Если установление связей западных финно-угров с германцами и славянами, во-первых, достаточно чётко увязывается с определёнными достаточно поздними событиями, нашедшими отражение в выразительном археологическом материале и отчасти — в исторических источниках (экспансия скандинавских групп — носителей культуры каменных курганов с ящиками на побережье Финляндии и Эстонии в конце II — в первой половине I тыс. до н. э., и сложение во второй половине I тыс. до н. э. системы балтийских культурных и торговых связей, а затем, в середине I тыс. н. э. (с IV века) — экспансия восточных славян на север и северо-восток [Meinander 1954b:111—117; Salo 1968:198—210, 228—240; Седов 1994:296—304]), и, во-вторых, не имеет прямого отношения к предыстории финно-угорских народов в целом, а, следовательно, и к теме данного очерка (см., впрочем, ниже в разделе VI), то проблемы контактов западных финно-угров с балтами (протобалтами) более сложны и касаются более глубокой древности.

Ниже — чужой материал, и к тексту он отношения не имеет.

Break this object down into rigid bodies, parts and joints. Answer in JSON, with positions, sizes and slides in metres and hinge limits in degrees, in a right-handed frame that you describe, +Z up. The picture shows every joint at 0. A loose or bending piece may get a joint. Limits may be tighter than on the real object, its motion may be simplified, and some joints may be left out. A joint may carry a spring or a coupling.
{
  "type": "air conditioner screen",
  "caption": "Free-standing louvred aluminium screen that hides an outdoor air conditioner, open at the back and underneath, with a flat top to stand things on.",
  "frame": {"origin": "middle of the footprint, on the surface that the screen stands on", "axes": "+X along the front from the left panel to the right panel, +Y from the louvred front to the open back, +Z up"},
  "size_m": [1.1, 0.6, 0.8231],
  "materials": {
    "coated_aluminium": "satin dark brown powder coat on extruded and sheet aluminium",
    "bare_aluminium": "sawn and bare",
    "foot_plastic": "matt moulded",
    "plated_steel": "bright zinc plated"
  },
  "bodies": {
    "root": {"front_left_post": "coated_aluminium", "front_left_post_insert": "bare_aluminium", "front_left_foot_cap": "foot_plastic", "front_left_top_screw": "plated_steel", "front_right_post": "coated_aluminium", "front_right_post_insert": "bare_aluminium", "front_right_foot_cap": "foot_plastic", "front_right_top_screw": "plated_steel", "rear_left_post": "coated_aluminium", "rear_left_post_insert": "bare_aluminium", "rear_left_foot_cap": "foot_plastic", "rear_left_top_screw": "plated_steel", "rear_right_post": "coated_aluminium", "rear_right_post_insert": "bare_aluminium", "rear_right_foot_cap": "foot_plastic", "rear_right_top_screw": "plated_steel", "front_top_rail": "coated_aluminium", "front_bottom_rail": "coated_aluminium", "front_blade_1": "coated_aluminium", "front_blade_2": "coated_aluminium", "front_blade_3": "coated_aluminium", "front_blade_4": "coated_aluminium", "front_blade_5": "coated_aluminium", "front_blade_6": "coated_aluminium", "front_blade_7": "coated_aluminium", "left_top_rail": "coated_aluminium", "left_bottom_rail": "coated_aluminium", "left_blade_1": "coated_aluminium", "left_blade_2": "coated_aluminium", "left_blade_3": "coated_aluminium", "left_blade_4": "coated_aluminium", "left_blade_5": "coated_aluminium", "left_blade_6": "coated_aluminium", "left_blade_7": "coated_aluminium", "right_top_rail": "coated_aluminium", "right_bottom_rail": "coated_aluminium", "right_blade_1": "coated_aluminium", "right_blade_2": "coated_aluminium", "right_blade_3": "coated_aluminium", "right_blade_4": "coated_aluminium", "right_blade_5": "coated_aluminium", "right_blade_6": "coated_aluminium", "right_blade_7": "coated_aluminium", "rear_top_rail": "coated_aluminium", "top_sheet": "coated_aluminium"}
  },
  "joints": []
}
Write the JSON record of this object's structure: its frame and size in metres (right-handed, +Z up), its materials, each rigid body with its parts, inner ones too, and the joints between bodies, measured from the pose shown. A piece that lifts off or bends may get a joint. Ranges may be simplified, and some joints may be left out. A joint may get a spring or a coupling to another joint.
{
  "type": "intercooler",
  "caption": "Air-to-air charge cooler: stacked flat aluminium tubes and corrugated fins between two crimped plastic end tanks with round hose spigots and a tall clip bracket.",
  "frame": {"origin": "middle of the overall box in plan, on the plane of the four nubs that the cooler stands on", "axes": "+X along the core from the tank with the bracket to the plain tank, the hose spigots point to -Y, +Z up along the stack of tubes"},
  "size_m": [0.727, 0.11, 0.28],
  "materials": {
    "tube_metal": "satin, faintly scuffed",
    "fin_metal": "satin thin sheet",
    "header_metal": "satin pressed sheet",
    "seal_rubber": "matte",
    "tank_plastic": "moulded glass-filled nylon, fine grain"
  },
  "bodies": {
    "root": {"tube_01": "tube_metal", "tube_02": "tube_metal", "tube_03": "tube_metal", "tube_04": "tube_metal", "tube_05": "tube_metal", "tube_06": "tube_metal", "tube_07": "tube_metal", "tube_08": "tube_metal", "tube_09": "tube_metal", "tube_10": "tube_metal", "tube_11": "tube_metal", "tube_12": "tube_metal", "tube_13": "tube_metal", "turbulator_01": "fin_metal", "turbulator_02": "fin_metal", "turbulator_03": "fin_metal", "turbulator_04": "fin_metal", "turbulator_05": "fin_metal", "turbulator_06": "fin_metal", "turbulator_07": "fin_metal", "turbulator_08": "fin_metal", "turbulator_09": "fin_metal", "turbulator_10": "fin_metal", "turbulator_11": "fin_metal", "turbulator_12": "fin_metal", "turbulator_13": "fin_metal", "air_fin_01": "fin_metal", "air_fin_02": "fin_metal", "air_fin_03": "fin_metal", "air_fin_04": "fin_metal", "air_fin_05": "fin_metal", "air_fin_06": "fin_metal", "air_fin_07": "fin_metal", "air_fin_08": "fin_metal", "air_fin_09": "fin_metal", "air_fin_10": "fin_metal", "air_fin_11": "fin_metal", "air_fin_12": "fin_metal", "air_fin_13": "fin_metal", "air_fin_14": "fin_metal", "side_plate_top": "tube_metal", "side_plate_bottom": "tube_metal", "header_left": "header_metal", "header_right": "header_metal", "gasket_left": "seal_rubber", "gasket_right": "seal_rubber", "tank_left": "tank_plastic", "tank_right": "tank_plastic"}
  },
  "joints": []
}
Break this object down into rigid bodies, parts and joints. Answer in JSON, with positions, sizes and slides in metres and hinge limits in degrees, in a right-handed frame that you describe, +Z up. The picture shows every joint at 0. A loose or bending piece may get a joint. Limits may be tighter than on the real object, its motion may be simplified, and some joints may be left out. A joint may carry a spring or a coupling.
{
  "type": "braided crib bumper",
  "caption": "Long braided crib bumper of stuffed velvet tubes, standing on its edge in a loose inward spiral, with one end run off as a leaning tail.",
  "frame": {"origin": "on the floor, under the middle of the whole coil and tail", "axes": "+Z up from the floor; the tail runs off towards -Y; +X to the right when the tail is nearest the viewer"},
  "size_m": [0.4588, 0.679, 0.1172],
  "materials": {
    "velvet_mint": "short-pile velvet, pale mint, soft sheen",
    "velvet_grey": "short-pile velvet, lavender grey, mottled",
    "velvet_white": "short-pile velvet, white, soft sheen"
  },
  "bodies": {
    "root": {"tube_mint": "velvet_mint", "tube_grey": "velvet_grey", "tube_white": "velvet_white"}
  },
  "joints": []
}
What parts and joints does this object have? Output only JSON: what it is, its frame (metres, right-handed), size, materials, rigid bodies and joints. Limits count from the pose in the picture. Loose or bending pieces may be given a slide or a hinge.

Дело в том, что, как это было предложено Х. Моора [Моора 1956:68—73], древние контакты балтов с западными финно-уграми принято соотносить с распространением в Прибалтике и на юге Финляндии в самом конце III тыс. до н. э. прибалтийской культуры шнуровой керамики и боевых топоров, просуществовавшей здесь местами до середины II тыс. до н. э. [Крайнов, Лозе 1987:51, 56; Meinander 1954b]. Такая интерпретация, однако, не может быть признана исчерпывающей.